Artist’s impression of NASA’s MAVEN spacecraft, which has been orbiting Mars since 2014 to study the planet’s upper atmosphere.

To put a number on it, the missions already in space that the Trump administration wants to cancel represent a cumulative investment of $12 billion to design and build, according to the Planetary Society, a science advocacy group. An assessment by Ars concluded that operational missions slated for cancellation cost taxpayers less than $300 million a year, or between 1 and 2 percent of NASA’s annual budget.

Defenders of NASA’s science program gathered at the U.S. Capitol this week to highlight the threat. Angelopoulos said protests from scientists and the public appear to be paying off.

“I view the House’s budget execution as an indication that voter pressure is paying off,” he said. “Unfortunately, the damage is already done. Even if funding is restored, we have already lost people.”

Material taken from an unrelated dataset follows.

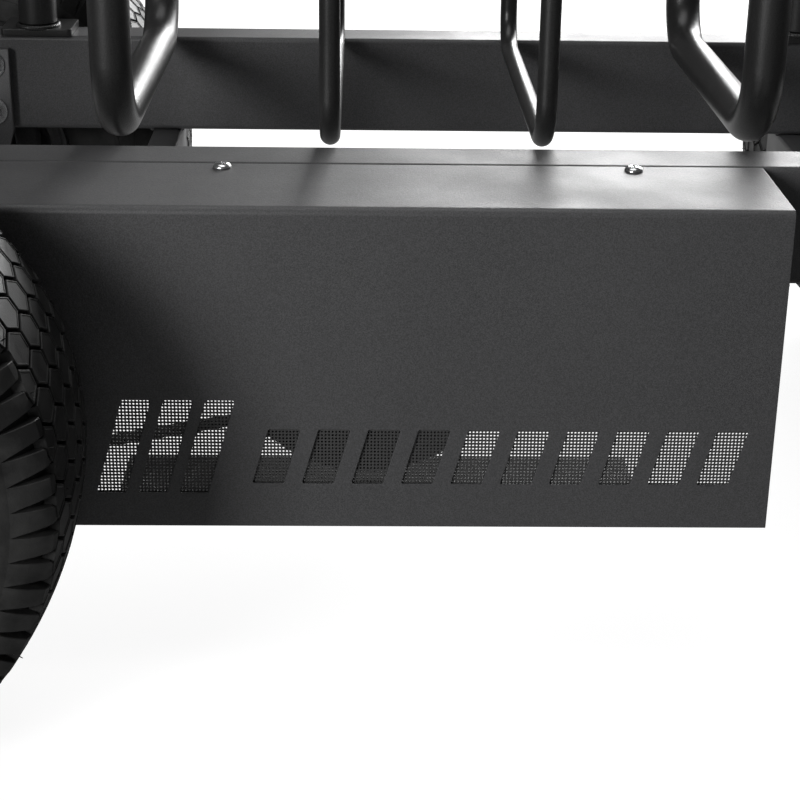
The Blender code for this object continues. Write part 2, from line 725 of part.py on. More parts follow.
disc_half = FLYWHEEL_THICKNESS / 2
hub_half = disc_half + FLYWHEEL_HUB
flywheel_profile = [
    (FLYWHEEL_HUB_RADIUS, hub_half),
    (FLYWHEEL_HUB_RADIUS, disc_half),
    (FLYWHEEL_RADIUS, disc_half),
    (FLYWHEEL_RADIUS, -disc_half),
    (FLYWHEEL_HUB_RADIUS, -disc_half),
    (FLYWHEEL_HUB_RADIUS, -hub_half),
    (flywheel_bore, -hub_half),
    (flywheel_bore, hub_half),
]
turned("flywheel", flywheel_profile, "Y", brushed_steel, 28, (FLYWHEEL_X, FLYWHEEL_Y, FLYWHEEL_Z))
shaft_near = BELT_Y - belt_half - 2 * PULLEY_CHEEK
barrel_end = NEAR_RAIL_INNER + BARREL_PAST_RAIL
shaft_far = barrel_end + BARREL_PAST_RAIL
rod(
    "flywheel_shaft",
    (FLYWHEEL_X, (shaft_near + shaft_far) / 2, FLYWHEEL_Z),
    "Y",
    FLYWHEEL_SHAFT_RADIUS,
    shaft_far - shaft_near,
    brushed_steel,
)

# The housing: a plate on the rail's outer face with a barrel that passes under the rail and carries the shaft
housing_y = NEAR_RAIL_OUTER - GAP - PLATE / 2
housing = hanging_plate("flywheel_housing", FLYWHEEL_X, housing_y, FLYWHEEL_Z, flywheel_bore)
barrel_start = housing_y - PLATE / 4
barrel = rod(
    "housing_barrel",
    (FLYWHEEL_X, (barrel_start + barrel_end) / 2, FLYWHEEL_Z),
    "Y",
    BARREL_RADIUS,
    barrel_end - barrel_start,
    collection=cutters,
)
join(housing, barrel)
shaft_hole = rod(
    "shaft_hole",
    (FLYWHEEL_X, NEAR_RAIL_Y, FLYWHEEL_Z),
    "Y",
    flywheel_bore,
    shaft_far - shaft_near,
    collection=cutters,
)
cut(housing, shaft_hole)

# The magnet yoke: a U that straddles the disc's rim, on an arm from the brake shaft
disc_rim = FLYWHEEL_X + FLYWHEEL_RADIUS
cheek_inner = disc_half + MAGNET_GAP + MAGNET_THICKNESS
cheek_outer = cheek_inner + YOKE_SHEET
tip_x = disc_rim - YOKE_REACH - BRAKE_X
gap_x = disc_rim + YOKE_CLEARANCE - BRAKE_X
back_x = gap_x + YOKE_BRIDGE
yoke_outline = [
    (tip_x, -cheek_outer),
    (back_x, -cheek_outer),
    (back_x, cheek_outer),
    (tip_x, cheek_outer),
    (tip_x, cheek_inner),
    (gap_x, cheek_inner),
    (gap_x, -cheek_inner),
    (tip_x, -cheek_inner),
]
yoke_place = (BRAKE_X, FLYWHEEL_Y, BRAKE_Z)
yoke = extruded("magnet_yoke", [yoke_outline], "Z", 2 * YOKE_HALF_HEIGHT, yoke_place, brushed_steel)
boss_half = cheek_outer / 2
boss_y = FLYWHEEL_Y + cheek_outer - boss_half
arm = block(
    "yoke_arm",
    (BRAKE_X + back_x - YOKE_BRIDGE / 2, boss_y - boss_half / 2, BRAKE_Z - YOKE_BOSS_RADIUS / 2),
    (BRAKE_X, boss_y + boss_half / 2, BRAKE_Z + YOKE_BOSS_RADIUS / 2),
    collection=cutters,
)
boss = rod(
    "yoke_boss",
    (BRAKE_X, boss_y, BRAKE_Z),
    "Y",
    YOKE_BOSS_RADIUS,
    2 * boss_half,
    sides=20,
    collection=cutters,
)
join(yoke, arm, boss)
magnet_x = BRAKE_X + tip_x + MAGNET_RADIUS + MAGNET_GAP
for side in (-1, 1):
    magnet_y = FLYWHEEL_Y + side * (cheek_inner - MAGNET_THICKNESS / 2 + GAP)
    centre = (magnet_x, magnet_y, BRAKE_Z)
    magnet = rod(
        f"magnet_{side}",
        centre,
        "Y",
        MAGNET_RADIUS,
        MAGNET_THICKNESS + 2 * GAP,
        sides=16,
        collection=cutters,
    )
    join(yoke, magnet)
brake_bore = BRAKE_SHAFT_RADIUS + RUNNING
brake_hole = rod(
    "brake_hole",
    (BRAKE_X, NEAR_RAIL_Y, BRAKE_Z),
    "Y",
    brake_bore,
    THROUGH * RAIL_WIDTH,
    collection=cutters,
)
cut(yoke, brake_hole)

# The brake shaft under the rail, in a bush block, with its lever and knob inside the frame
brake_near = boss_y - boss_half - GAP
brake_far = LEVER_Y + LEVER_THICKNESS / 2 + SHAFT_PAST_LEVER
rod(
    "brake_shaft",
    (BRAKE_X, (brake_near + brake_far) / 2, BRAKE_Z),
    "Y",
    BRAKE_SHAFT_RADIUS,
    brake_far - brake_near,
    brushed_steel,
    20,
)
bush = block(
    "brake_bush",
    (BRAKE_X - BUSH_HALF_LENGTH, NEAR_RAIL_OUTER, BRAKE_Z - BUSH_HALF_LENGTH),
    (BRAKE_X + BUSH_HALF_LENGTH, NEAR_RAIL_INNER, RAIL_LOW - GAP),
)
cut(bush, brake_hole)
lever_outline = arc((0, 0), LEVER_HALF_WIDTH, 90, 270, 8)
lever_outline += arc((LEVER_LENGTH, 0), LEVER_TIP_RADIUS, -90, 90, 8)
extruded(
    "brake_lever",
    [lever_outline, circle(brake_bore, 24)],
    "Y",
    LEVER_THICKNESS,
    (BRAKE_X, LEVER_Y, BRAKE_Z),
    powder_black,
)
knob_start = LEVER_Y + LEVER_THICKNESS / 2 + GAP
ball_profile = [
    (0, KNOB_BALL_LENGTH / 2),
    (KNOB_BALL_END_RADIUS, KNOB_BALL_LENGTH / 2),
    (KNOB_BALL_RADIUS, KNOB_BALL_LENGTH / 4),
    (KNOB_BALL_RADIUS, -KNOB_BALL_LENGTH / 4),
    (KNOB_BALL_END_RADIUS, -KNOB_BALL_LENGTH / 2),
    (0, -KNOB_BALL_LENGTH / 2),
]
knob_centre = (BRAKE_X + LEVER_LENGTH, knob_start + KNOB_BALL_LENGTH / 2, BRAKE_Z)
turned("lever_knob", ball_profile, "Y", knob_plastic, 16, knob_centre)

# The load rack: a hoop on each rail, and four bars that hang between them
foot_low = RAIL_TOP + GAP
for side, hoop_y, rail_y in (("near", NEAR_HOOP_Y, NEAR_RAIL_Y), ("far", FAR_HOOP_Y, FAR_RAIL_Y)):
    foot_z = foot_low + FOOT_SHEET / 2
    corners = [
        (HOOP_REAR_X, hoop_y, foot_z),
        (HOOP_REAR_X, hoop_y, HOOP_TOP),
        (HOOP_FRONT_X, hoop_y, HOOP_TOP),
        (HOOP_FRONT_X, hoop_y, foot_z),
    ]
    hoop = tube(f"{side}_rack_hoop", bent_path(corners, HOOP_BEND), HOOP_RADIUS)
    near_edge = min(rail_y - RAIL_WIDTH / 2, hoop_y - HOOP_RADIUS)
    far_edge = max(rail_y + RAIL_WIDTH / 2, hoop_y + HOOP_RADIUS)
    for number, x in enumerate((HOOP_REAR_X, HOOP_FRONT_X)):
        foot = block(
            f"{side}_foot_{number}",
            (x - FOOT_LENGTH / 2, near_edge, foot_low),
            (x + FOOT_LENGTH / 2, far_edge, foot_low + FOOT_SHEET),
            collection=cutters,
        )
        join(hoop, foot)

for name, x, radius, bend in (
    ("rack_end_bar_rear", REAR_BAR_X, THICK_BAR_RADIUS, THICK_BAR_BEND),
    ("rack_bar_1", SLIM_BAR_1_X, SLIM_BAR_RADIUS, SLIM_BAR_BEND),
    ("rack_bar_2", SLIM_BAR_2_X, SLIM_BAR_RADIUS, SLIM_BAR_BEND),
    ("rack_end_bar_front", FRONT_BAR_X, THICK_BAR_RADIUS, THICK_BAR_BEND),
):
    inset = (HOOP_RADIUS + radius) * TUBE_FLAT + GAP
    run_z = BAR_UNDERSIDE + radius
    corners = [
        (x, NEAR_HOOP_Y + inset, HOOP_TOP + HOOP_RADIUS),
        (x, NEAR_HOOP_Y + inset, run_z),
        (x, FAR_HOOP_Y - inset, run_z),
        (x, FAR_HOOP_Y - inset, HOOP_TOP + HOOP_RADIUS),
    ]
    tube(name, bent_path(corners, bend), radius)

# Push handles: a bent frame with a brace, two grips, two sockets on the rails and their clamp knobs
socket_inner = POST_RADIUS + SOCKET_CLEARANCE
socket_outer = socket_inner + SOCKET_WALL
grip_outer = POST_RADIUS + RUNNING + GRIP_WALL
for end, way in (("rear", -1), ("front", 1)):
    x = way * SOCKET_X
    post_low = RAIL_TOP + GAP
    corners = [
        (x, NEAR_RAIL_Y, post_low),
        (x, NEAR_RAIL_Y, HANDLE_TOP),
        (x, FAR_RAIL_Y, HANDLE_TOP),
        (x, FAR_RAIL_Y, post_low),
    ]
    frame = tube(f"{end}_handle_frame", bent_path(corners, HANDLE_BEND), POST_RADIUS)
    brace = rod(
        f"{end}_brace",
        (x, (NEAR_RAIL_Y + FAR_RAIL_Y) / 2, BRACE_Z),
        "Y",
        BRACE_RADIUS,
        FAR_RAIL_Y - NEAR_RAIL_Y,
        sides=16,
        collection=cutters,
    )
    join(frame, brace)
    for side, y in (("near", NEAR_RAIL_Y), ("far", FAR_RAIL_Y)):
        sleeve = [
            (grip_outer - GRIP_EDGE, GRIP_LENGTH),
            (grip_outer, GRIP_LENGTH - GRIP_EDGE),
            (grip_outer, GRIP_EDGE),
            (grip_outer - GRIP_EDGE, 0),
            (POST_RADIUS + RUNNING, 0),
            (POST_RADIUS + RUNNING, GRIP_LENGTH),
        ]
        turned(f"{end}_{side}_grip", sleeve, "Z", grip_rubber, 20, (x, y, GRIP_LOW))
        ring = [
            (socket_outer, SOCKET_HEIGHT),
            (socket_outer, 0),
            (socket_inner, 0),
            (socket_inner, SOCKET_HEIGHT),
        ]
        socket = turned(f"{end}_{side}_socket", ring, "Z", powder_black, 20, (x, y, post_low))
        hole = rod(
            f"{end}_{side}_clamp_hole",
            (x + way * socket_outer, y, CLAMP_Z),
            "X",
            CLAMP_SCREW_RADIUS + RUNNING,
            THROUGH * SOCKET_WALL,
            sides=12,
            collection=cutters,
        )
        cut(socket, hole)
        knob_low = socket_outer - POST_RADIUS + CLAMP_STANDOFF
        knob_profile = [
            (0, knob_low + CLAMP_KNOB_THICKNESS),
            (CLAMP_KNOB_FACE_RADIUS, knob_low + CLAMP_KNOB_THICKNESS),
            (CLAMP_KNOB_RADIUS, knob_low + CLAMP_KNOB_THICKNESS - CLAMP_KNOB_CHAMFER),
            (CLAMP_KNOB_RADIUS, knob_low),
            (CLAMP_SCREW_RADIUS, knob_low),
            (CLAMP_SCREW_RADIUS, GAP),
            (0, GAP),
        ]
        place = (x + way * POST_RADIUS, y, CLAMP_Z)
        turned(f"{end}_{side}_clamp_knob", knob_profile, "X" if way > 0 else "-X", knob_plastic, 16, place)

# The tow lug, welded to the front end member, and its ring
lug_x = RAIL_HALF_LENGTH + LUG_REACH
lug_root = -LUG_REACH - RAIL_WALL / 2
lug_outline = [(lug_root, LUG_RADIUS)] + [(lug_root, -LUG_RADIUS)] + arc((0, 0), LUG_RADIUS, -90, 90, 8)
ring_bore = circle(RING_WIRE + RING_CLEARANCE, 20)
lug = extruded(
    "tow_lug",
    [lug_outline, ring_bore],
    "Y",
    LUG_THICKNESS,
    (lug_x, FRAME_Y, LUG_Z),
    collection=cutters,
)
join(bpy.data.objects["front_end_member"], lug)
bpy.ops.mesh.primitive_torus_add(
    major_radius=RING_RADIUS,
    minor_radius=RING_WIRE,
    major_segments=20,
    minor_segments=8,
    location=(0, 0, 0),
    rotation=(0, math.pi / 2, 0),
)
torus = bpy.context.object
torus.name = "torus"
torus_mesh = bpy.data.meshes.new_from_object(torus)
torus_mesh.transform(Matrix.Translation((0, 0, -RING_RADIUS)) @ torus.matrix_world)
bpy.data.objects.remove(torus, do_unlink=True)
add("tow_ring", torus_mesh, zinc_steel, (lug_x, FRAME_Y, LUG_Z))
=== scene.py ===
"""A wheeled weight sled with a load rack, push handles and a belt driven brake behind a side cover."""

import math

import bmesh
import bpy
from mathutils import Matrix, Vector


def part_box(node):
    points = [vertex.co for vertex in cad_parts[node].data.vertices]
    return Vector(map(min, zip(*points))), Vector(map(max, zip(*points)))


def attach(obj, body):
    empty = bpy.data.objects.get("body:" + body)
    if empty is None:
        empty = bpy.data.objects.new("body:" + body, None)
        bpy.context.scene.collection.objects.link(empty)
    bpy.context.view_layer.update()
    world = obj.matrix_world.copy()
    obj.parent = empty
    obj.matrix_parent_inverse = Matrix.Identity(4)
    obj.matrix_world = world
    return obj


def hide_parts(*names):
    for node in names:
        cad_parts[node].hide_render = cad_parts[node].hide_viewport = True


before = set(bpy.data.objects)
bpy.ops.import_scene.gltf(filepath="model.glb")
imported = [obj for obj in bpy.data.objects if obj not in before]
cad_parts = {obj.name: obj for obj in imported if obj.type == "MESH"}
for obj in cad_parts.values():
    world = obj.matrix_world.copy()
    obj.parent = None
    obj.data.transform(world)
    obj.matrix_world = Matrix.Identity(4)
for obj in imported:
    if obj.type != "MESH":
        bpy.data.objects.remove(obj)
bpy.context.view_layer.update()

# The camera stands in front of the side cover and looks down on it, tilted, with a long lens. Its place was
# worked out from the cover's edges, so the pieces need no fitting to the picture.
TILT = math.radians(22.3548)
YAW = math.radians(1.4049)
ROLL = math.radians(0.8550)
EYE = (-0.1054, -1.3214, 0.6222)


def placed(name, data):
    """A new object in the scene that shows this data."""
    made = bpy.data.objects.new(name, data)
    bpy.context.scene.collection.objects.link(made)
    return made


ahead = Vector((math.sin(YAW) * math.cos(TILT), math.cos(YAW) * math.cos(TILT), -math.sin(TILT)))
level = Vector((math.cos(YAW), -math.sin(YAW), 0))
upright = level.cross(ahead)
across = level * math.cos(ROLL) + upright * math.sin(ROLL)
over = upright * math.cos(ROLL) - level * math.sin(ROLL)
lens = bpy.data.cameras.new("camera")
lens.lens = 82.146
lens.sensor_width = 36
lens.clip_start = 0.05
camera = placed("camera", lens)
turned_to = Matrix((across, over, -ahead)).transposed().to_4x4()
camera.matrix_world = Matrix.Translation(EYE) @ turned_to
bpy.context.scene.camera = camera

# The studio: a white floor that keeps a soft shadow, white all round, a broad light overhead and a long one
# behind on the right, which lays the sheen on the rail and on the cover's flange.
MM = 0.001
WHITE = (1, 1, 1, 1)
FLOOR_RADIUS = 14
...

Some scientists worry that the Trump administration will try to withhold funding for some programs, even if Congress provides them with a budget. That would likely spark a fight in court.

Bruce Jakosky, former principal investigator of the MAVEN Mars mission, raised this concern. He said it’s a “positive step” that NASA is now making plans assuming the agency will receive the budget set by the House. But there is a catch.

“Even if the Congressional budget is signed into law, the President has shown no hesitation in not spending the money that has been legally mandated,” Jakosky wrote in an email to Ars. “This means that having a budget is not the end all be all; and having the money distributed to MAVEN’s science and operations team is not the end all be all – only when the money is actually spent can we be assured it will not be recouped.

“This means that uncertainty accompanies us throughout the fiscal year,” he said. “This uncertainty will certainly cause morale problems.”